The problem with that approach is that you're identifying not just on reaching the legal age, but also on having a big birthday milestone. And you could also be picking up effects of inexperienced drinkers. Pretty hard to tell whether the RDD is really catching a drinking age effect or a mix of birthday and experience effects. Hard, that is, unless you actually have a country that changed the purchase age. Stillman and Boes showed that despite an effect showing up in RDD with the New Zealand change from 20 to 18, that effect doesn't extend to a longer term difference-in-difference analysis that tracks actual changes for the affected cohort.
I'd summarised last year:
They also make an important point on method, and I thank Steven for having explained this one to me slowly; hopefully I've understood it properly. Now recall that they found no effect of the law change on traffic accidents: changing the alcohol purchase age from 20 to 18 did not increase the accident rate among youths. Nevertheless, results from a regression discontinuity design comparing accident rates among kids just under the alcohol purchase age with those just over the alcohol purchase age shows an increase in accidents on reaching the alcohol purchase age after the law change. Why could there be an effect in RDD but not overall? Either the RDD is picking up the effect of the alcohol purchase age on the cohort of inexperienced drinkers who change their behaviour on reaching 18 and experience worsened outcomes, or it's picking up a particular changed behaviour around the time of the birthday. We would have overestimated the effects on traffic accidents for 18-19 year olds by extrapolating from the discontinuity around the 18th birthday.So - we should be wary of RDD estimates of the effects of the alcohol purchase age.
But, we only know this because New Zealand actually had the policy change so we can compare actual outcomes with those estimated by the RDD. Now, suppose you're in a country that hasn't reduced its drinking age and you want to estimate what the effect of decreasing the drinking age might be. If you ran an RDD looking at the effect of reaching the age of majority on traffic accidents, took the break around the birthday as being the effect of being able to drink, then extrapolated that effect back across the cohort of younger drinkers who would be eligible to drink under a different minimum legal drinking age, you could pretty easily be overestimating the likely effect of a real change in the alcohol purchase age. The RDD picks up the effect of reaching the legal drinking age rather than the effect that would obtain by lowering the legal drinking age.

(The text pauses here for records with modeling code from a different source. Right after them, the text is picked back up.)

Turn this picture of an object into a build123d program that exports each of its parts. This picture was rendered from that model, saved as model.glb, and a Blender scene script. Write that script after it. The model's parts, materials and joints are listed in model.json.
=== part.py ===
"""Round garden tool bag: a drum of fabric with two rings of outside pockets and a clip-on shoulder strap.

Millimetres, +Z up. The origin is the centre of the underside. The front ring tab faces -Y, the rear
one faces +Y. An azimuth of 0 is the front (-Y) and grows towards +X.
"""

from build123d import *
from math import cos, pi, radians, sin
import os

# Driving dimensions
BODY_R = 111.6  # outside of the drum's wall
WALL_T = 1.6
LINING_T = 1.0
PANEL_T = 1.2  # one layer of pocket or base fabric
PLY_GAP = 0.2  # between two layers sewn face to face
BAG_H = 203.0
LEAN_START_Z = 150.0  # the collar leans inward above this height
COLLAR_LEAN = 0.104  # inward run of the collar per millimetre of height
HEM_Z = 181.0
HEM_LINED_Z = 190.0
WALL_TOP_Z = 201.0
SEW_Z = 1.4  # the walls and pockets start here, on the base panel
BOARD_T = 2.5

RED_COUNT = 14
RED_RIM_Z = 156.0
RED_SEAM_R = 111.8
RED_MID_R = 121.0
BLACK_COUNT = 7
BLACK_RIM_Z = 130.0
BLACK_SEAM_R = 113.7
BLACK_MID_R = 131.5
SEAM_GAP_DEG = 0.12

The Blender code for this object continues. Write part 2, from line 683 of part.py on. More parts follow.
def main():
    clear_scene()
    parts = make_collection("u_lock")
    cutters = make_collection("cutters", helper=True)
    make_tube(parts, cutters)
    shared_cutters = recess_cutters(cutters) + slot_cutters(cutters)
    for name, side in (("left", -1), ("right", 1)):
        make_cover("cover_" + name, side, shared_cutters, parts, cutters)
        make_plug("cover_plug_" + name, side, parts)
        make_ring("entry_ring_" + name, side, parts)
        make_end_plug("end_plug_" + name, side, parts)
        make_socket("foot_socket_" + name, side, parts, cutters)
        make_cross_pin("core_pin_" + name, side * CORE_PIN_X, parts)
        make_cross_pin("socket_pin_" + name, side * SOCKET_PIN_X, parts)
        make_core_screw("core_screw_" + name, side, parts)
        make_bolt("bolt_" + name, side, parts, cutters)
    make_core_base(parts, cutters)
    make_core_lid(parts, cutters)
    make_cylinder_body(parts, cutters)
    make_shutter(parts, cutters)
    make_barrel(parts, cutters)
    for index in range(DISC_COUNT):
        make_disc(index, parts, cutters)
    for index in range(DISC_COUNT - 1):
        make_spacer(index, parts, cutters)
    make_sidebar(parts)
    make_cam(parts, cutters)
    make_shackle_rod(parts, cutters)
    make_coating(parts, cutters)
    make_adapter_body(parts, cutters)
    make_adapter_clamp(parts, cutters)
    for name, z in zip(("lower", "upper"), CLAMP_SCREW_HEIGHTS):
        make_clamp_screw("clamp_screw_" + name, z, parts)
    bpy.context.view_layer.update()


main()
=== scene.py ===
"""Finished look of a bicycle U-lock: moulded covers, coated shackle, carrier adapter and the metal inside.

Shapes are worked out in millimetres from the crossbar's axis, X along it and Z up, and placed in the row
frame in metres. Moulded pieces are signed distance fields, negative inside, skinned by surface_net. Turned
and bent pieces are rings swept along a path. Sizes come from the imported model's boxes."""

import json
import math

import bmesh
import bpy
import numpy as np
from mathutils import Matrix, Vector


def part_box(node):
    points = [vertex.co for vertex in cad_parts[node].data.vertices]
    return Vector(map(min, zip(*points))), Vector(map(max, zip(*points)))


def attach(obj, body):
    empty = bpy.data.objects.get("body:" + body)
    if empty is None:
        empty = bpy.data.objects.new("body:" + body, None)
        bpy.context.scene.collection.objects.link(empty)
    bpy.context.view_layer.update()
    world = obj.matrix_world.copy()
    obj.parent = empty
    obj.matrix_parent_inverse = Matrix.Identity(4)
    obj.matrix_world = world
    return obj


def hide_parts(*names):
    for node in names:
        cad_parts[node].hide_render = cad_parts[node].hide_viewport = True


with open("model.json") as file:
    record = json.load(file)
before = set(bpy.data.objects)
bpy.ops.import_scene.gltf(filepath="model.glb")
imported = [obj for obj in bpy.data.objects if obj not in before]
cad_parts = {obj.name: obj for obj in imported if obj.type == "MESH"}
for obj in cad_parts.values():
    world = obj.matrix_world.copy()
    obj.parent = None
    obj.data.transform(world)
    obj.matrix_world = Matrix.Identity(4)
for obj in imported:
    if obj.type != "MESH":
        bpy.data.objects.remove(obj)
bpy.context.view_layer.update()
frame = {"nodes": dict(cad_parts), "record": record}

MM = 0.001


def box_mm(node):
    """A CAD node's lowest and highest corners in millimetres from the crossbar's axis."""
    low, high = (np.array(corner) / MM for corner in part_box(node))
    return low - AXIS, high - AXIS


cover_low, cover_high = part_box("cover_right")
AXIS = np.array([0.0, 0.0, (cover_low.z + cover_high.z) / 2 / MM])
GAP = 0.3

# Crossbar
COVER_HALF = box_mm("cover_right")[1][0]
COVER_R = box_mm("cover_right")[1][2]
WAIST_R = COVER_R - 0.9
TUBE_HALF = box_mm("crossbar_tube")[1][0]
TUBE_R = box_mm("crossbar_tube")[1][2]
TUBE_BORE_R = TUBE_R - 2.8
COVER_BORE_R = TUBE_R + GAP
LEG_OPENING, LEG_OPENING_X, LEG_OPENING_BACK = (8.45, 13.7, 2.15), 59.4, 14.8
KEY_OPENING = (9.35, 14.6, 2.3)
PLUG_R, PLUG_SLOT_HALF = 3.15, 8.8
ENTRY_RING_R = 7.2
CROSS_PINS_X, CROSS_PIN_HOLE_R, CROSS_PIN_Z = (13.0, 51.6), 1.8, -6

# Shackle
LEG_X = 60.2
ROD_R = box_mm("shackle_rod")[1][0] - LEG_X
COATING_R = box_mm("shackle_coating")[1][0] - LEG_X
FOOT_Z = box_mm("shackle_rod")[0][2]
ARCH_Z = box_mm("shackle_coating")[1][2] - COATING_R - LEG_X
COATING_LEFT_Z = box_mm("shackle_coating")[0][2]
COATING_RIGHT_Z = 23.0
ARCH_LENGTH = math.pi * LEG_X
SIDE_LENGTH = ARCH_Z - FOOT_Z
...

Well, unless you have preferences over outcomes and want it to look like there's a big effect. In that case, RDD's great.
Toumbourou, Kypri, Jones and Hicki survey the literature other than Stillman's work and conclude that the drinking age should jump. Lindo and Siminski reply in a letter to the Medical Journal of Australia:
Toumbourou and colleagues argue that the Australian legal age for buying alcohol should be increased. However, they overstate their case by only citing research that supports their position, giving an impression of scientific consensus on several key issues when there is strong contrary evidence.They note the Boes and Stillman work ignored by Toumbourou et al.
Toumbourou, Kypri, Jones and Hicki's reply? That the Boes and Stillman paper can be ignored because it's not yet published.
Second case? A piece in the American Journal of Preventative Medicine, again using RDD to claim that Quebec should hike its drinking age, with zero reference to the Boes and Stillman critique.
If only econ journals published as quickly as do some other fields' journals, or, better, that some other fields took the time to get expert referees in to provide comment on technique. Hopefully this will change when the Boes and Stillman work finally comes out. I'm not all that optimistic, but hopeful.